What happens when a Japanese-style garden meets the southern California desert? For the very Zen results, let’s visit a serene gravel courtyard that landscape architecture firm Terremoto designed for Mohawk General Store in Santa Monica.
Photography by Caitlin Atkinson, courtesy of Terremoto.
“This was an attempt to create a garden that was both Japanese and desert simultaneously,” landscape architect David Godshall says, adding that client Kevin Carney wanted a space to have movie screenings and to create a backdrop for fashion shoots.
The garden, formerly occupied by gardening shop Potted, had existing hardscape (some concrete slabs) and a few specimen plants—including two large palms—that the team salvaged from the previous design. “For the rest of it, we started from scratch.”
“We made the design process conversational,” Godshall says. “We went cactus shopping with the clients. Then we went boulder shopping. After we got all the elements on site, an incredibly hardworking crew shadow boxed them into place. Then there was a lot of looking at how things looked, walking around, and shifting it around.”

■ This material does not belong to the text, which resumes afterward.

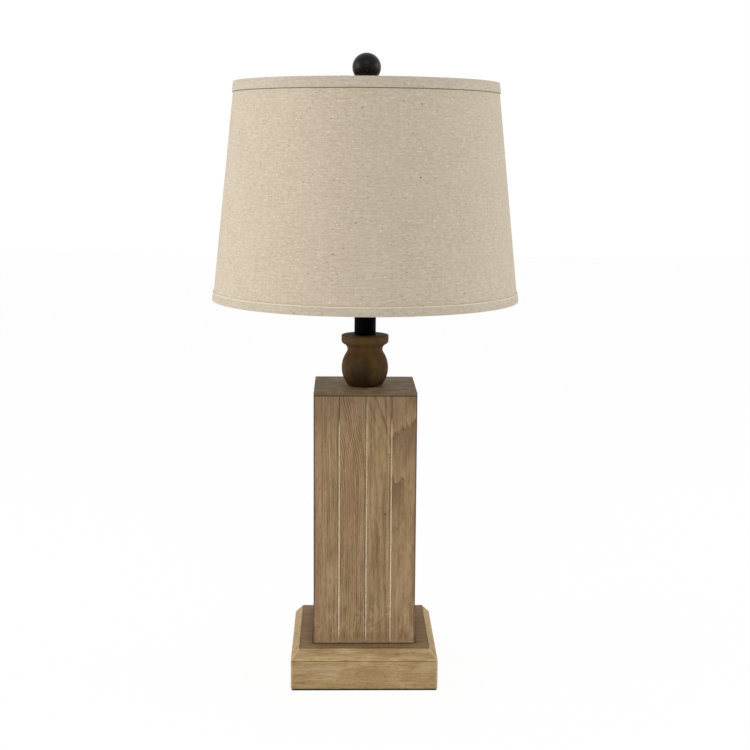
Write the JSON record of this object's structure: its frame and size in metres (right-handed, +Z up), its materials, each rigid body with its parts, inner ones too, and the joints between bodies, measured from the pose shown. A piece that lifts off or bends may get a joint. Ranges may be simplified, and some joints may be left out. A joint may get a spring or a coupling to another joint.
{
  "type": "table lamp",
  "caption": "Table lamp with a square column of wooden planks on a bevelled plinth, a turned neck and a tapered drum shade on a harp.",
  "frame": {"origin": "on the table under the middle of the square base", "axes": "+Z up through the column, -Y towards the viewer of the picture, +X to the viewer's right"},
  "size_m": [0.33, 0.33, 0.6762],
  "materials": {
    "wood": "limed brown wood, satin",
    "planks": "limed brown planks, satin",
    "neck_wood": "dark turned wood, satin",
    "panel": "plain unfinished panel",
    "felt": "black felt",
    "zinc": "zinc plated",
    "black_plastic": "black, satin",
    "black_metal": "black, satin",
    "brass": "plated brass",
    "nickel": "bright",
    "insulator": "black moulded",
    "bulb_glass": "frosted white",
    "linen": "oatmeal linen weave",
    "linen_trim": "folded strip of the same linen",
    "liner": "white styrene",
    "white_wire": "white enamel"
  },
  "bodies": {
    "base": {"felt_pad": "felt", "bottom_panel": "panel", "bottom_panel_screws": "zinc", "base_corner_blocks": "panel", "base_front_rail": "wood", "base_right_rail": "wood", "base_back_rail": "wood", "base_left_rail": "wood", "cord_bushing": "black_plastic", "base_plate": "wood", "column_bottom_block": "panel", "column_top_block": "panel", "column_cap": "wood", "turned_neck": "neck_wood", "lamp_pipe": "zinc", "pipe_washer": "zinc", "pipe_nut": "zinc", "neck_tube": "black_metal", "check_ring": "black_metal", "harp_saddle": "brass", "saddle_nut": "brass", "socket_cap": "brass", "socket_shell": "brass", "socket_core": "insulator", "screw_shell": "nickel", "centre_contact": "brass", "front_plank_1": "planks", "front_plank_2": "planks", "front_plank_3": "planks", "front_plank_4": "planks", "right_plank_1": "planks", "right_plank_2": "planks", "right_plank_3": "planks", "right_plank_4": "planks", "back_plank_1": "planks", "back_plank_2": "planks", "back_plank_3": "planks", "back_plank_4": "planks", "left_plank_1": "planks", "left_plank_2": "planks", "left_plank_3": "planks", "left_plank_4": "planks"},
    "harp": {"harp_wire": "brass", "harp_stud": "brass"},
    "left_sleeve": {"harp_sleeve_left": "brass"},
    "right_sleeve": {"harp_sleeve_right": "brass"},
    "knob": {"switch_knob": "black_plastic"},
    "bulb": {"bulb_glass": "bulb_glass", "bulb_cap": "nickel", "bulb_contact": "insulator"},
    "shade": {"shade_fabric": "linen", "shade_liner": "liner", "top_trim": "linen_trim", "bottom_trim": "linen_trim", "top_ring": "white_wire", "bottom_ring": "white_wire", "spider": "white_wire"},
    "finial_body": {"finial": "black_metal", "finial_insert": "brass"}
  },
  "joints": [
    {"name": "knob_turn", "type": "hinge", "parent": "base", "child": "knob", "pos_m": [0, -0.03, 0.45833], "axis": [0, -1, 0], "continuous": true},
    {"name": "bulb_turn", "type": "hinge", "parent": "base", "child": "bulb", "pos_m": [0, 0, 0.5], "axis": [0, 0, 1], "continuous": true},
    {"name": "harp_lift", "type": "slide", "parent": "base", "child": "harp", "axis": [0, 0, 1], "range_m": [0, 0.06]},
    {"name": "left_sleeve_slide", "type": "slide", "parent": "harp", "child": "left_sleeve", "axis": [0, 0, 1], "range_m": [0, 0.015]},
    {"name": "right_sleeve_slide", "type": "slide", "parent": "harp", "child": "right_sleeve", "axis": [0, 0, 1], "range_m": [0, 0.015]},
    {"name": "shade_turn", "type": "hinge", "parent": "harp", "child": "shade", "pos_m": [0, 0, 0.63], "axis": [0, 0, 1], "continuous": true},
    {"name": "finial_turn", "type": "hinge", "parent": "harp", "child": "finial_body", "pos_m": [0, 0, 0.65], "axis": [0, 0, 1], "continuous": true}
  ]
}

The custom benches are made of cedar planks on concrete bases. “We came up with the design after looking at a lot of benches,” Godshall says. “I went to the hardware store and saw little concrete piers that cost seven dollars each. I realized they are beautiful objects, so we got them and then bought a nice piece of cedar for each bench.”
“We built a beautiful space that allows flexibility, for events, and which also is a sculptural space that needs no further justification, where people can take a phone call or do what they please,” says Godshall.
“Basically all of the landscape lighting is uplighting because the garden is not trafficked a lot at night, and we didn’t need to have path lighting,” says Godshall. “We like the look of dark landscapes so we lit up just the major plants.”
If you’re designing a desert garden, get more inspiration from 10 Ideas to Steal from Desert Gardens and see our curated guides to Hardscape 101 projects, including Fences & Gates, Decks & Patios, Swimming Pools, and Outdoor Showers. For more ideas about how to create layered plantings in a desert garden, see Succulents & Cacti 101 and more of our favorite desert garden projects:
- Can This Garden Be Saved: “It Barely Rains; I Live in a Desert”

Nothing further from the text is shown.